Lines of data =
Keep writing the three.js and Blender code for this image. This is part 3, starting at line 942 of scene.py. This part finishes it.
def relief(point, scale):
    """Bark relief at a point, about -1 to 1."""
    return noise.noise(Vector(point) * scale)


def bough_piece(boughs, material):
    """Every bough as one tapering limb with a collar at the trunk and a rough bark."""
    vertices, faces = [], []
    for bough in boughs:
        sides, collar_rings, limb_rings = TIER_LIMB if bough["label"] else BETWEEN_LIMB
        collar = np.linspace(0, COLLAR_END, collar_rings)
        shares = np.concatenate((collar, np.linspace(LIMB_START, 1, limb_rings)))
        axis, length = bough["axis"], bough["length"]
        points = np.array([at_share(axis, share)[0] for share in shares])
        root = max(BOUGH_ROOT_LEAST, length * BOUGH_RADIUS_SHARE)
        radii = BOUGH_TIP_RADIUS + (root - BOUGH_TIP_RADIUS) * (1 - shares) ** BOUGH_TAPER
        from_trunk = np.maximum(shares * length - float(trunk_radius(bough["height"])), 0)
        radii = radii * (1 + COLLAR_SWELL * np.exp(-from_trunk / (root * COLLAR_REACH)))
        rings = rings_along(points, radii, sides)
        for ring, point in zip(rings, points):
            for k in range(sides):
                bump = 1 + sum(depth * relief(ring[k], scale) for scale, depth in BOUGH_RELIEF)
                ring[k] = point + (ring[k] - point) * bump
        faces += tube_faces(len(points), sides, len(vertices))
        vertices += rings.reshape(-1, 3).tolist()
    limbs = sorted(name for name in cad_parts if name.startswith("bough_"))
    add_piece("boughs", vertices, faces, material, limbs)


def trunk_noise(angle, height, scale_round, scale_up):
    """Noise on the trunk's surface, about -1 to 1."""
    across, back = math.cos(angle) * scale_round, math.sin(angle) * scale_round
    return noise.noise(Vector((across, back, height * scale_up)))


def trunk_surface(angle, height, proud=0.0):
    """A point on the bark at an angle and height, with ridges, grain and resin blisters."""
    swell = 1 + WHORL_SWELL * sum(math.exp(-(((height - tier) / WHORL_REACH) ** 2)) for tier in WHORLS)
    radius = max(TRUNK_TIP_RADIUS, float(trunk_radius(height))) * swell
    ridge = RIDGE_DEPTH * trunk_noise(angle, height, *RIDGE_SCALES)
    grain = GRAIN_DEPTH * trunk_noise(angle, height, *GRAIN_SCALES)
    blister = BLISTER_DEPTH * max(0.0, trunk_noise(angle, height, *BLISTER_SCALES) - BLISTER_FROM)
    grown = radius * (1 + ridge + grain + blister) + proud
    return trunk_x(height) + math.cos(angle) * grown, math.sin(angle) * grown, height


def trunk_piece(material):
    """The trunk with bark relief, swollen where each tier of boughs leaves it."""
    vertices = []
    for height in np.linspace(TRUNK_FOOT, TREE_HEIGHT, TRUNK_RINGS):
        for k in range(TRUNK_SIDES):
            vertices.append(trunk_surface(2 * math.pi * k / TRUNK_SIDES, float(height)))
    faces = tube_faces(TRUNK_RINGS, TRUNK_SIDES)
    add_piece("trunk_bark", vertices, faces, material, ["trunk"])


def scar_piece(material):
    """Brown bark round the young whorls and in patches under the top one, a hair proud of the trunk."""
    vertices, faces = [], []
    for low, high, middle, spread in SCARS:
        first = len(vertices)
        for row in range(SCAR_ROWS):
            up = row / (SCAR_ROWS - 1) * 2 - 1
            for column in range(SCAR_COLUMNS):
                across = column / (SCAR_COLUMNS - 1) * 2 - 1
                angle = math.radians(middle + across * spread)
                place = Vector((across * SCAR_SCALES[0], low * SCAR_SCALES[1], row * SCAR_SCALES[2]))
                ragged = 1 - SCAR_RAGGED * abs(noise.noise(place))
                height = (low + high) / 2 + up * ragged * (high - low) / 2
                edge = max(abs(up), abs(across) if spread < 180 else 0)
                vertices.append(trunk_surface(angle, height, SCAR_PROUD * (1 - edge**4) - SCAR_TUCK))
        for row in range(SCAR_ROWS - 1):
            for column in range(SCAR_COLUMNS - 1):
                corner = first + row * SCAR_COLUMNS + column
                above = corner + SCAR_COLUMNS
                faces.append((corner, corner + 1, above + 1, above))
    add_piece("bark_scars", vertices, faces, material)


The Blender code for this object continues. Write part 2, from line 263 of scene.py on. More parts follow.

DIRECTIVE =
Nothing may be left out: return each entry exactly as it reads.

FULL SOLUTION =
Keep writing the three.js and Blender code for this image. This is part 3, starting at line 942 of scene.py. This part finishes it.
def relief(point, scale):
    """Bark relief at a point, about -1 to 1."""
    return noise.noise(Vector(point) * scale)


def bough_piece(boughs, material):
    """Every bough as one tapering limb with a collar at the trunk and a rough bark."""
    vertices, faces = [], []
    for bough in boughs:
        sides, collar_rings, limb_rings = TIER_LIMB if bough["label"] else BETWEEN_LIMB
        collar = np.linspace(0, COLLAR_END, collar_rings)
        shares = np.concatenate((collar, np.linspace(LIMB_START, 1, limb_rings)))
        axis, length = bough["axis"], bough["length"]
        points = np.array([at_share(axis, share)[0] for share in shares])
        root = max(BOUGH_ROOT_LEAST, length * BOUGH_RADIUS_SHARE)
        radii = BOUGH_TIP_RADIUS + (root - BOUGH_TIP_RADIUS) * (1 - shares) ** BOUGH_TAPER
        from_trunk = np.maximum(shares * length - float(trunk_radius(bough["height"])), 0)
        radii = radii * (1 + COLLAR_SWELL * np.exp(-from_trunk / (root * COLLAR_REACH)))
        rings = rings_along(points, radii, sides)
        for ring, point in zip(rings, points):
            for k in range(sides):
                bump = 1 + sum(depth * relief(ring[k], scale) for scale, depth in BOUGH_RELIEF)
                ring[k] = point + (ring[k] - point) * bump
        faces += tube_faces(len(points), sides, len(vertices))
        vertices += rings.reshape(-1, 3).tolist()
    limbs = sorted(name for name in cad_parts if name.startswith("bough_"))
    add_piece("boughs", vertices, faces, material, limbs)


def trunk_noise(angle, height, scale_round, scale_up):
    """Noise on the trunk's surface, about -1 to 1."""
    across, back = math.cos(angle) * scale_round, math.sin(angle) * scale_round
    return noise.noise(Vector((across, back, height * scale_up)))


def trunk_surface(angle, height, proud=0.0):
    """A point on the bark at an angle and height, with ridges, grain and resin blisters."""
    swell = 1 + WHORL_SWELL * sum(math.exp(-(((height - tier) / WHORL_REACH) ** 2)) for tier in WHORLS)
    radius = max(TRUNK_TIP_RADIUS, float(trunk_radius(height))) * swell
    ridge = RIDGE_DEPTH * trunk_noise(angle, height, *RIDGE_SCALES)
    grain = GRAIN_DEPTH * trunk_noise(angle, height, *GRAIN_SCALES)
    blister = BLISTER_DEPTH * max(0.0, trunk_noise(angle, height, *BLISTER_SCALES) - BLISTER_FROM)
    grown = radius * (1 + ridge + grain + blister) + proud
    return trunk_x(height) + math.cos(angle) * grown, math.sin(angle) * grown, height


def trunk_piece(material):
    """The trunk with bark relief, swollen where each tier of boughs leaves it."""
    vertices = []
    for height in np.linspace(TRUNK_FOOT, TREE_HEIGHT, TRUNK_RINGS):
        for k in range(TRUNK_SIDES):
            vertices.append(trunk_surface(2 * math.pi * k / TRUNK_SIDES, float(height)))
    faces = tube_faces(TRUNK_RINGS, TRUNK_SIDES)
    add_piece("trunk_bark", vertices, faces, material, ["trunk"])


def scar_piece(material):
    """Brown bark round the young whorls and in patches under the top one, a hair proud of the trunk."""
    vertices, faces = [], []
    for low, high, middle, spread in SCARS:
        first = len(vertices)
        for row in range(SCAR_ROWS):
            up = row / (SCAR_ROWS - 1) * 2 - 1
            for column in range(SCAR_COLUMNS):
                across = column / (SCAR_COLUMNS - 1) * 2 - 1
                angle = math.radians(middle + across * spread)
                place = Vector((across * SCAR_SCALES[0], low * SCAR_SCALES[1], row * SCAR_SCALES[2]))
                ragged = 1 - SCAR_RAGGED * abs(noise.noise(place))
                height = (low + high) / 2 + up * ragged * (high - low) / 2
                edge = max(abs(up), abs(across) if spread < 180 else 0)
                vertices.append(trunk_surface(angle, height, SCAR_PROUD * (1 - edge**4) - SCAR_TUCK))
        for row in range(SCAR_ROWS - 1):
            for column in range(SCAR_COLUMNS - 1):
                corner = first + row * SCAR_COLUMNS + column
                above = corner + SCAR_COLUMNS
                faces.append((corner, corner + 1, above + 1, above))
    add_piece("bark_scars", vertices, faces, material)


The Blender code for this object continues. Write part 2, from line 263 of scene.py on. More parts follow.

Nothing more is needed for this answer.